[Collected data entries]
• • • • • • •
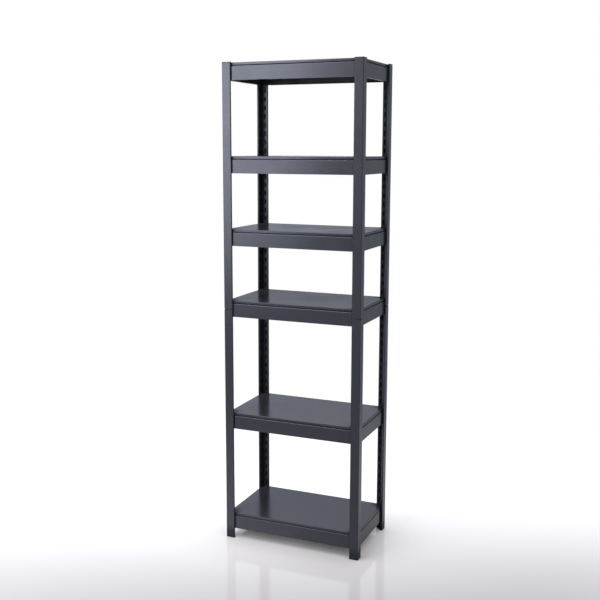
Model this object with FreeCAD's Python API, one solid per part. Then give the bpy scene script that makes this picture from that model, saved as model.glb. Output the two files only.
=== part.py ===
"""Boltless steel rack with six shelves on four slotted corner posts.

Each post is two roll-formed sections on top of each other, with smooth outer faces and a
column of slots down the inside of each leg. A shelf is four folded beams that hook into
those slots, and a shallow tray panel that lies upside down on their flanges, held in place
by the insides of the posts.

Millimetres. X is the width, Y the depth with the front at -Y, and Z is up. The origin is
on the floor under the centre of the rack.
"""
import FreeCAD, Part
import math
import os

from FreeCAD import Placement, Rotation, Vector

# Overall size of the frame, over the outer faces of the posts
frame_width = 600.0
frame_depth = 360.0

# Post section: an angle with hollow legs, rolled from one strip
post_leg = 38.0
leg_thickness = 8.0
post_sheet = 0.8
post_corner_radius = 2.5
leg_tip_bevel = 2.2
end_notch = 5.0
end_notch_height = 1.3
slot_pitch = 37.0
slot_height = 21.0
slot_width = 8.0
slot_from_corner = 26.0
first_slot_up = 18.5

# Plastic fittings of the posts
foot_plate = 2.0
foot_gusset = 9.0
foot_block_height = 18.0
foot_block_width = 17.0
joint_plate = 2.5
joint_inset = 2.0
joint_plug_height = 32.0
cap_plate = 2.5
cap_corner_radius = 3.0
cap_plug_height = 16.0
plug_arm = 13.0
plug_fit = 0.3
cavity_bevel = 0.9

# Folded beams
beam_sheet = 1.0
beam_height = 56.0
beam_bend_radius = 3.0
shoulder_depth = 15.0
top_flange = 8.0
bottom_flange = 14.0
flange_cut = 24.0
beam_end_gap = 1.5

# Hooks of the beams, two at each end
hook_rise = 5.0
hook_width = 6.0
hook_shank_height = 9.0
hook_tail_drop = 5.0
hook_tail = 1.8
hook_play = 0.3

# Tray panels, raised over the shoulders of the beams, and their stiffeners
panel_sheet = 0.7
panel_rise = 13.0
panel_lip = 10.0
panel_gap = 1.5
panel_bend_radius = 2.0
stiffener_height = 14.0
stiffener_crown = 30.0
stiffener_flange = 14.0
stiffener_end_gap = 6.0

# Numbers of slots: in each leg of a section, and between the shelves
slot_count = 27
slots_below_first_shelf = 1
slots_up_to_second_shelf = 12
slots_between_middle_shelves = 8

# Places that follow from the slots
section_length = slot_count * slot_pitch - joint_plate
joint_slot = slot_count - 1
top_slot = 2 * slot_count - 2
shelf_slots = (
    slots_below_first_shelf,
    slots_below_first_shelf + slots_up_to_second_shelf,
    joint_slot,
    joint_slot + slots_between_middle_shelves,
    joint_slot + 2 * slots_between_middle_shelves,
    top_slot,
)
lower_section_base = foot_plate
joint_base = lower_section_base + section_length
upper_section_base = joint_base + joint_plate
cap_base = upper_section_base + section_length

# The four corners, with the turn that brings a front left fitting there
corners = {
    "front_left": (-1, -1, 0),
    "front_right": (1, -1, 90),
    "back_right": (1, 1, 180),
    "back_left": (-1, 1, 270),
}
up = Vector(0, 0, 1)
section_to_length = Placement(Vector(0, 0, 0), Rotation(Vector(1, 1, 1), 120))


def rounded_wire(outline):
    """Closed wire in the XY plane through points given as (x, y, rounding radius)."""
    count = len(outline)
    starts = []
    ends = []
    arcs = []
    for index, (x, y, radius) in enumerate(outline):
        here = Vector(x, y, 0)
        before = Vector(outline[index - 1][0], outline[index - 1][1], 0) - here
        after = Vector(outline[(index + 1) % count][0], outline[(index + 1) % count][1], 0) - here
        before.normalize()
        after.normalize()
        half_angle = before.getAngle(after) / 2
        setback = radius / math.tan(half_angle)
        start = here + before * setback
        end = here + after * setback
        starts.append(start)
        ends.append(end)
        if radius > 0:
            inward = (before + after).normalize()
            middle = here + inward * (radius / math.sin(half_angle) - radius)
            arcs.append(Part.Arc(start, middle, end).toShape())
        else:
            arcs.append(None)
    edges = []
    for index in range(count):
        if arcs[index]:
            edges.append(arcs[index])
        edges.append(Part.makeLine(ends[index], starts[(index + 1) % count]))
    return Part.Wire(edges)


def prism(outline, height, base=0.0):
    """Upright solid of a rounded outline."""
    face = Part.Face(rounded_wire(outline))
    face.translate(up * base)
    return face.extrude(up * height)


def bend_bevel(radius, sheet):
    """Setback of a bevel that follows the inside of a bend with that outer radius."""
    return (radius - sheet) * (2 - math.sqrt(2))


def folded_outline(line, radii, sheet):
    """Section of a folded sheet whose face follows line, with the sheet on the line's left.

    radii holds the outer radius of each point of the line. Inside a rounded bend the sheet
    is bevelled, and inside a sharp one it is sharp.
    """
    directions = []
    for start, end in zip(line, line[1:]):
        step = Vector(end[0] - start[0], end[1] - start[1], 0)
        directions.append(step.normalize())
    lefts = [Vector(-d.y, d.x, 0) for d in directions]
    far_side = []
    for index, (x, y) in enumerate(line):
        first = lefts[max(index - 1, 0)]
        second = lefts[min(index, len(lefts) - 1)]
        inner = Vector(x, y, 0) + (first + second) * (sheet / (1 + first.dot(second)))
        if radii[index] > 0:
            bevel = bend_bevel(radii[index], sheet)
            into_bend = inner - directions[index - 1] * bevel
            out_of_bend = inner + directions[index] * bevel
            far_side += [(into_bend.x, into_bend.y, 0.0), (out_of_bend.x, out_of_bend.y, 0.0)]
        else:
            far_side.append((inner.x, inner.y, 0.0))
    near_side = [(x, y, radius) for (x, y), radius in zip(line, radii)]
    return near_side + far_side[::-1]


def angle_outline(leg, thickness, corner, bevel=0.0, inset=0.0):
    """Outline of a thick angle with its outer corner at the origin, drawn in by inset.

    The outer corner is rounded by corner, and the ends of both legs are bevelled.
    """
    low = inset
    high = leg - inset
    wall = thickness - inset
    points = [(low, low, corner)]
    if bevel > 0:
        points += [(high - bevel, low, 0.0), (high, low + bevel, 0.0)]
        points += [(high, wall - bevel, 0.0), (high - bevel, wall, 0.0)]
    else:
        points += [(high, low, 0.0), (high, wall, 0.0)]
    mirrored = [(y, x, 0.0) for x, y, _ in reversed(points[1:])]
    return points + [(wall, wall, 0.0)] + mirrored


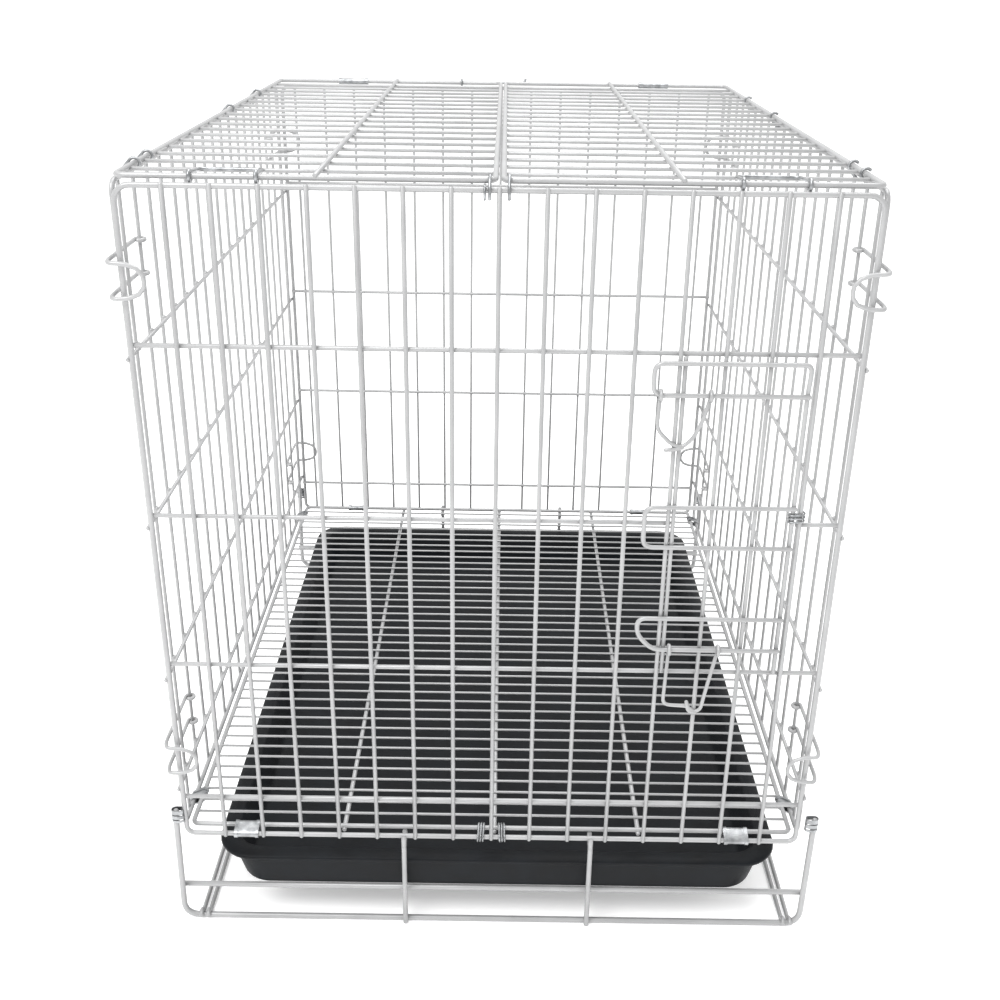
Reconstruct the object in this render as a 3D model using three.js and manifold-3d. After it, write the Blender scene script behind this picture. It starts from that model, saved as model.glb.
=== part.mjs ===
// Foldable wire dog crate on low wire feet, with a front door, a two-leaf roof and a floor tray.
// Millimetres, +Z up, -Y is the front. The origin is on the ground, under the middle of the crate.
import * as THREE from "three";
import { mergeVertices } from "three/addons/utils/BufferGeometryUtils.js";
import Module from "manifold-3d";

const wasm = await Module();
wasm.setup();

// Overall size, between wire centre lines
const DEPTH = 770;              // front panel to back panel
const PANEL_HALF_WIDTH = 299;   // half the width of the front and back panels
const SIDE_X = 306;             // plane of the side panels
const WALL_HEIGHT = 630;        // bottom wire to top wire of every wall
const FLOOR_Z = 106.5;            // bottom wires above the ground

// Wires
const FRAME_RADIUS = 2.5;       // edge wires
const END_RADIUS = 2.4;         // edge wires that the others are welded to
const MESH_SIZE = 2.8;          // thin grid wires, square here
const LAYER_GAP = 0.2;          // each grid layer's distance from the panel's middle plane
const ROD_SIDES = 8;
const CLEARANCE = 0.35;         // running gap between a wire and what turns on it

// Hinge line of a wall: the floor's edge wire, inside and above the wall's own bottom wire
const HINGE_IN = 9;
const HINGE_UP = 4;

// Walls
const COLUMN_PITCH = 37.5;      // front panel's upright wires
const BACK_PITCH = 40;
const SIDE_FIRST = 38;          // first side wire behind the front panel
const SIDE_PITCH = 42;
const SIDE_COUNT = 17;
const SIDE_EDGE = 15;           // side panel's own edge wires, behind the front and back panels
const LOW_RAIL = 43.4;
const FRONT_RAILS = [194.4, 346, 500.2];
const SIDE_RAILS = [51, 177, 334, 488];

// Door, in the right half of the front panel
const DOOR_LEFT = 150;
const DOOR_RIGHT = 264.5;       // panel wire that the door turns on
const DOOR_COLUMNS = [154.5, 187.5, 225, 257.5];
const DOOR_BOTTOM = 200;
const DOOR_TOP = 495;
const HAIRPINS = [[493.7, 466], [364, 325.5], [254, 221.5]];
const HAIRPIN_RADIUS = 2;
const HAIRPIN_LEFT = 129;
const HAIRPIN_V = -5.4;
const DOOR_CLIP = [349, 361];

// Roof
const ROOF_Z = 636.5;
const ROOF_EDGE_X = 300;
const ROOF_MIDDLE_X = 3.2;
const ROOF_BAR_X = 143;
const ROOF_END = 5;             // roof's front and back wires, inside the panels' planes
const ROOF_CELLS = { left: 19, right: 20 };
const ROOF_RING_Y = [-323, -284, 52, 210];

// Floor and feet
const FLOOR_CELLS = 41;
const FLOOR_BAR_X = 146;
const FOOT_RADIUS = 3;
const FOOT_X = 314;
const GROUND_WIRE_Z = FOOT_RADIUS * Math.cos(Math.PI / 6) - FLOOR_Z; // its flat underside is at 0
const FOOT_V = -1.5;            // foot frame's plane, in front of the front panel's plane
const FOOT_TOP = 27;
const FOOT_CORNER = 16;
const TRAY_WIRE_V = 4;
const TRAY_WIRE_Z = -68;
const SHORT_LEG_X = [-86, 98];
const SHORT_LEG_V = -6.5;
const RAIL_X = [293, 301];

// Tray
const TRAY_HALF_WIDTH = 284;
const TRAY_X = 6;               // middle of the tray, which slides sideways
const TRAY_FRONT = 2.2;         // rim's edge behind the panels' planes
const TRAY_RIM_Z = -31;
const TRAY_BOTTOM_Z = -64.6;
const TRAY_WALL = 2.6;

const FRONT = -1;
const BACK = 1;
const LEFT = -1;
const RIGHT = 1;
const SIDE_NAMES = { [LEFT]: "left", [RIGHT]: "right" };
const END_NAMES = { [FRONT]: "front", [BACK]: "back" };

const coated = new THREE.MeshStandardMaterial({ color: 0xd9d9d6, roughness: 0.4, metalness: 0.1 });
const zinc = new THREE.MeshStandardMaterial({ color: 0xb4b7ba, roughness: 0.35, metalness: 0.85 });
const plastic = new THREE.MeshStandardMaterial({ color: 0x2c3034, roughness: 0.55, metalness: 0 });

// ---- points and solids -------------------------------------------------------------------

// A point by its end of the crate: v is the distance inwards from that end panel's plane.
function at(end, x, v, z) {
  return new THREE.Vector3(x, end * (DEPTH / 2 - v), z);
}

function toSolid(geometry) {
  const bare = geometry.clone();
  bare.deleteAttribute("normal");
  bare.deleteAttribute("uv");
  const merged = mergeVertices(bare, 1e-4);
  return new wasm.Manifold(new wasm.Mesh({
    numProp: 3,
    vertProperties: new Float32Array(merged.attributes.position.array),
    triVerts: new Uint32Array(merged.index.array),
  }));
}

function toGeometry(solid) {
  const mesh = solid.getMesh();
  const geometry = new THREE.BufferGeometry();
  geometry.setAttribute("position", new THREE.BufferAttribute(mesh.vertProperties, 3));
  geometry.setIndex(new THREE.BufferAttribute(mesh.triVerts, 1));
  geometry.computeVertexNormals();
  return geometry;
}

function join(geometries) {
  let whole = toSolid(geometries[0]);
  for (const geometry of geometries.slice(1)) {
    whole = whole.add(toSolid(geometry));
  }
  return toGeometry(whole);
}

// A square bar or block between two opposite corners.
function block(a, b) {
  const size = new THREE.Vector3().subVectors(b, a);
  const geometry = new THREE.BoxGeometry(Math.abs(size.x), Math.abs(size.y), Math.abs(size.z));
  const middle = new THREE.Vector3().addVectors(a, b).multiplyScalar(0.5);
  return geometry.translate(middle.x, middle.y, middle.z);
}

// A straight round rod between two points.
function rod(a, b, radius) {
  const along = new THREE.Vector3().subVectors(b, a);
  const geometry = new THREE.CylinderGeometry(radius, radius, along.length(), ROD_SIDES);
  geometry.rotateY(Math.PI / ROD_SIDES);
  const up = new THREE.Vector3(0, 1, 0);
  geometry.applyQuaternion(new THREE.Quaternion().setFromUnitVectors(up, along.normalize()));
  const middle = new THREE.Vector3().addVectors(a, b).multiplyScalar(0.5);
  return geometry.translate(middle.x, middle.y, middle.z);
}

// A path that turns only at its own points, for wire bent to a few angles.
class WirePath extends THREE.Curve {
  constructor(points) {
    super();
    this.points = points;
  }

  getPoint(t, target = new THREE.Vector3()) {
    const last = this.points.length - 1;
    const index = Math.min(Math.floor(t * last), last - 1);
    return target.lerpVectors(this.points[index], this.points[index + 1], t * last - index);
  }

  getTangentAt(t, target = new THREE.Vector3()) {
    const last = this.points.length - 1;
    const index = Math.round(t * last);
    const here = this.points[index];
    target.set(0, 0, 0);
    if (index > 0) {
      target.add(new THREE.Vector3().subVectors(here, this.points[index - 1]).normalize());
    }
    if (index < last) {
      target.add(new THREE.Vector3().subVectors(this.points[index + 1], here).normalize());
    }
    return target.normalize();
  }

  getSpacedPoints() {
    return this.points;
  }
}

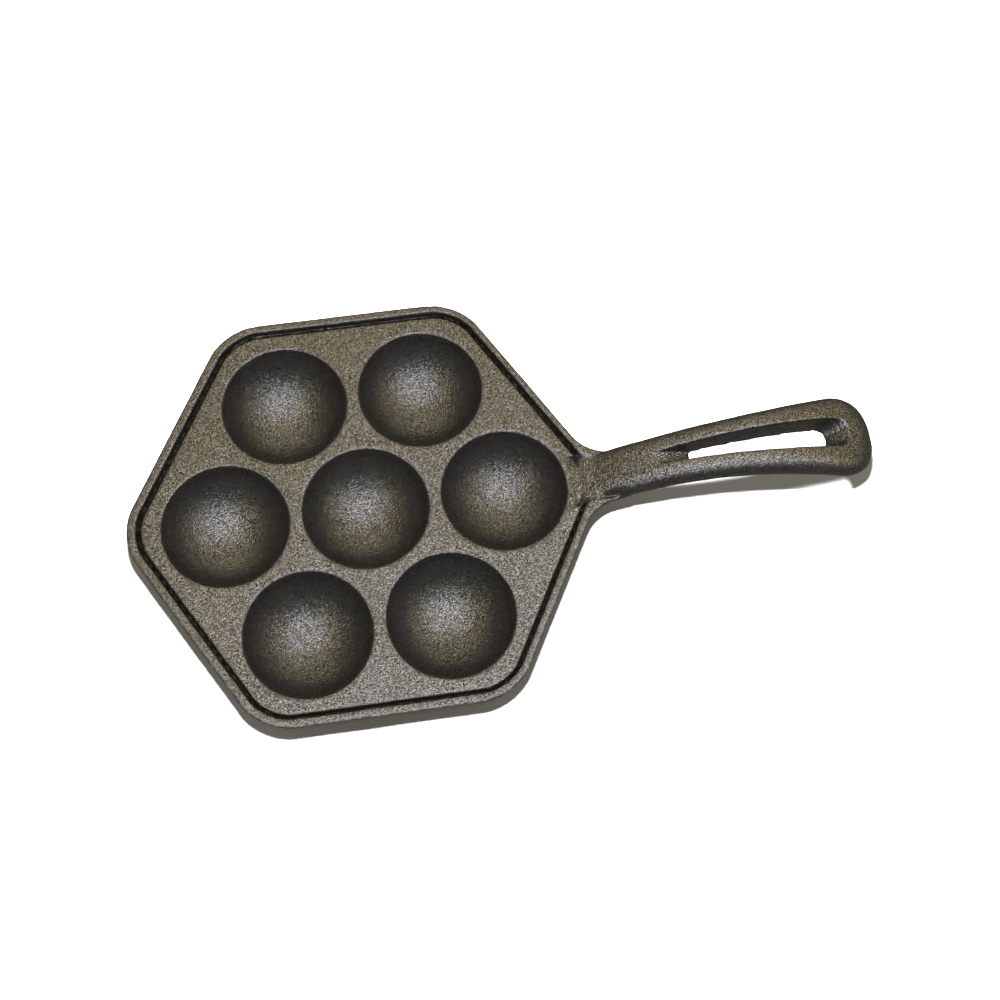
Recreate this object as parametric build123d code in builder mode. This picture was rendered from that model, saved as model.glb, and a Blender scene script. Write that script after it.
• • • • • • •
Exercise: Give back, word for word, each line from the one containing "Reconstruct the object" down to the one containing "wasm.setup();", including those two lines.

Solution to this task:
Reconstruct the object in this render as a 3D model using three.js and manifold-3d. After it, write the Blender scene script behind this picture. It starts from that model, saved as model.glb.
=== part.mjs ===
// Foldable wire dog crate on low wire feet, with a front door, a two-leaf roof and a floor tray.
// Millimetres, +Z up, -Y is the front. The origin is on the ground, under the middle of the crate.
import * as THREE from "three";
import { mergeVertices } from "three/addons/utils/BufferGeometryUtils.js";
import Module from "manifold-3d";

const wasm = await Module();
wasm.setup();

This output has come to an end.